Over the past two years, Reliance has been the target of attacks by Aam Aadmi Party (AAP) leaders Arvind Kejriwal and Prashant Bhushan, but they have never been served any legal notice.
In fact, TV news channels, owned by the RIL group itself broadcast the press conferences of Kejriwal and Bhushan LIVE several times, in which the latter have made serious allegations about Reliance. “I find it quite perplexing. If you felt that you have been defamed by what Prashant Bhushan and I said, then we are the real culprits and, if you had to send a defamation notice, it should have been to us. The TV channels merely broadcast what we said,” Kejriwal was quoted as saying in a English translation of the letter posted on the AAP website. Its not clear whether large media groups like TV18, in which RIL has substantial interest, have also received any such notice, since their TV channels had also carried the press conferences of Kejriwal.
Earlier in February this year, Kejriwal, while speaking at a rally, repeatedly cited two bank account numbers claiming that they belonged to Ambani brothers, Mukesh and Anil. This was done as part of challenging Bharatiya Janata Party (BJP)'s prime ministerial candidate Narendra Modi to get black money back from Swiss banks.
However, all the Mukesh Ambani-led conglomerate did was issue a press release refuting the allegations made by Kejriwal, blaming it on mythical ‘vested interests’. "It is being reiterated that neither Reliance Industries nor Mr Mukesh Ambani have or had any illegitimate accounts anywhere in the world. The continued tirade of baseless allegations being made by AAP against us appears to be instigated by vested interests," the company had said. (Reliance refutes Kejriwal's allegations terming it as 'baseless')
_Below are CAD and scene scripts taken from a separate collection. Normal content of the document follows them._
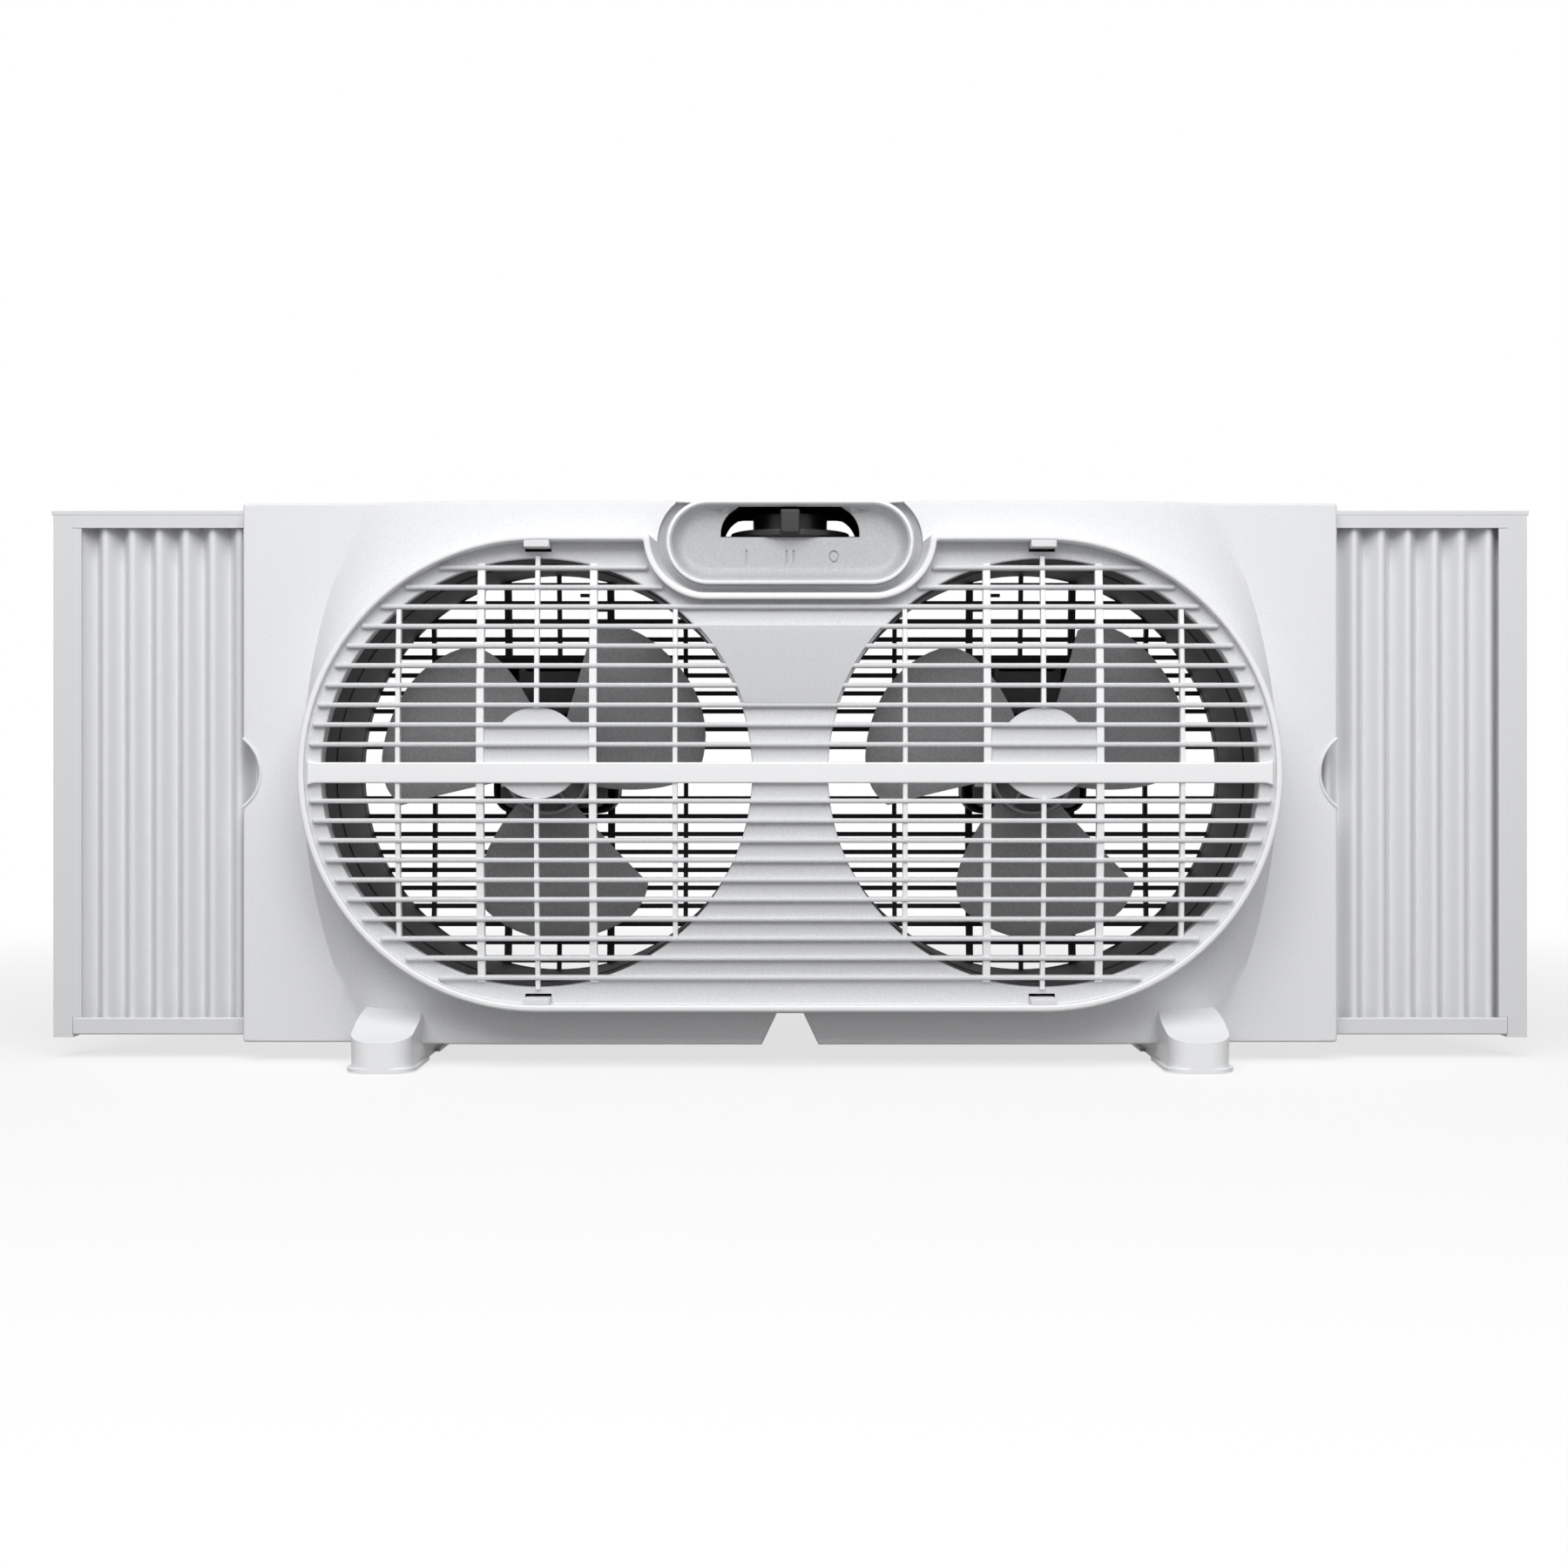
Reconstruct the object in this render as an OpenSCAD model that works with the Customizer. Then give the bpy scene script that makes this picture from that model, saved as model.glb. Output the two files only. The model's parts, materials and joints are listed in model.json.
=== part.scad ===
// Twin reversible window fan with a pull-out pleated screen at each end.
// Millimetres. X runs to the right, Y to the back, Z up. The origin is on the resting
// surface, midway between the two feet. The front and the rear are alike, so that the
// fan can be turned round in the window.

/* [Housing] */
// Distance from the end of a grille to the end of the housing
end_margin = 38.9; // [36:0.1:48]
// Distance from the edge of a grille to the upper and lower edges of the housing
edge_margin = 21; // [20:0.5:26]
// Depth of the housing at its flat ends
edge_depth = 40; // [36:1:46]
// Distance of the raised middle of the housing from the mid-plane
mound_y = 32; // [30:0.5:36]
// Gap between the resting surface and the housing
floor_gap = 10.7; // [8:0.1:14]
// Thickness of the moulded walls
wall = 2.4; // [2:0.1:2.8]
// Width at the bottom of the notch in the housing's lower edge
notch_w = 30.6; // [20:0.2:36]
// Height of that notch
notch_h = 17; // [10:0.5:18]
// Radius of the thumb notch at each end of the housing
thumb_r = 23; // [18:0.5:25]

/* [Grilles] */
// Distance between the two fan axes
fan_spacing = 267.2; // [264:0.4:272]
// Radius of the rounded ends of a grille
grille_r = 126; // [120:0.2:130]
// Width of the rim round a grille
rim_w = 3.6; // [3:0.1:4]
// Distance of the rim's front face from the mid-plane
rim_y = 63; // [62:0.5:68]
// Distance of the bars at the top and bottom of a grille from the mid-plane
crown_edge_y = 55; // [54:0.5:57]
// Height by which the middle of a grille is crowned
crown_h = 9; // [6:0.5:11]
// Thickness of a horizontal bar
bar_t = 2.4; // [1.8:0.1:3]
// Distance between bars
bar_pitch = 10.4; // [9.9:0.05:10.5]
// Height of the band across the middle of a grille
band_h = 11; // [9:0.5:13]
// Width of a light upright rib
rib_w = 2.5; // [2:0.1:3.5]
// Width of a strong upright rib
strong_rib_w = 4; // [3:0.1:5]

/* [Air path] */
// Distance from the edge of a grille to the inside of an air duct
duct_margin = 12.2; // [11.5:0.1:14]
// Thickness of an air duct's wall
duct_t = 2; // [1.4:0.1:2.4]
// Radius of a fan at its blade tips
tip_r = 93; // [86:0.5:104]
// Radius of a fan's hub
hub_r = 23.3; // [21:0.1:25]
// Thickness of a blade
blade_t = 2; // [1.4:0.1:2.6]

/* [Controls] */
// Radius of the rounded ends of the control bezel
bezel_r = 22.85; // [22:0.05:24]
// Distance between the centres of those ends
bezel_span = 88; // [82:1:96]
// Radius of the knob's flange
knob_r = 32.8; // [29:0.1:34]
// Radius of the knob's barrel
barrel_r = 20.5; // [16:0.5:24]

/* [Side screens] */
// Distance that a screen pulls out of the housing
travel = 107; // [80:1:110]
// Width of a screen's outer stile
stile_w = 10.5; // [9:0.5:13]
// Depth of a screen's frame from front to back
frame_depth = 16; // [13:0.5:18]
// Height of a screen's top and bottom rails
rail_h = 9.4; // [8:0.1:10]
// Number of pleats in a screen
pleats = 9; // [6:1:12]
// Thickness of the pleated sheet
sheet_t = 1; // [0.6:0.1:1.4]

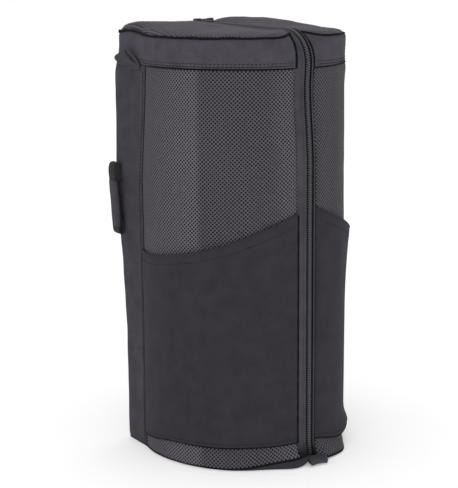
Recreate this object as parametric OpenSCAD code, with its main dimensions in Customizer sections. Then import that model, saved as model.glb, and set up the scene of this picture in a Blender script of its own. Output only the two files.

Seperately, EAS Sarma, former secretary of the Government of India (GoI), had demanded an independent investigation into the whole gamut of showering one largesse after another on RIL that would unravel the hidden links in this web of improprieties. (Set up SIT to investigate showering of one largesse after another on RIL, says Sarma )
The former secretary had written several letters to the PM and petroleum ministry on the improprieties committed by the United Progressive Alliance (UPA) government in dealing with RIL’s gas project in Krishna Godavari (KG) Basin in Andhra Pradesh.
Last week, Gopalkrishna Gandhi, former governor of West Bengal, called Reliance Industries as 'parallel state', which exercised power brazenly over natural and financial resources, says a report from Times of India. Quoting Mr Gandhi, the report says, "We used to talk of black money as a parallel economy and so it continues to be. But Reliance is a parallel State. I do not know of any country where one single firm exercises such power so brazenly, over the natural resources, financial resources, professional resources and, ultimately, over human resources as the company of the Ambanis". The former governor was speaking at the 15th DP Kohli Memorial Lecture that had over 3,000 officials from the Central Bureau of Investigation (CBI) in the audience.
From what we know, none of these parties have been served legal notice by Reliance Industries.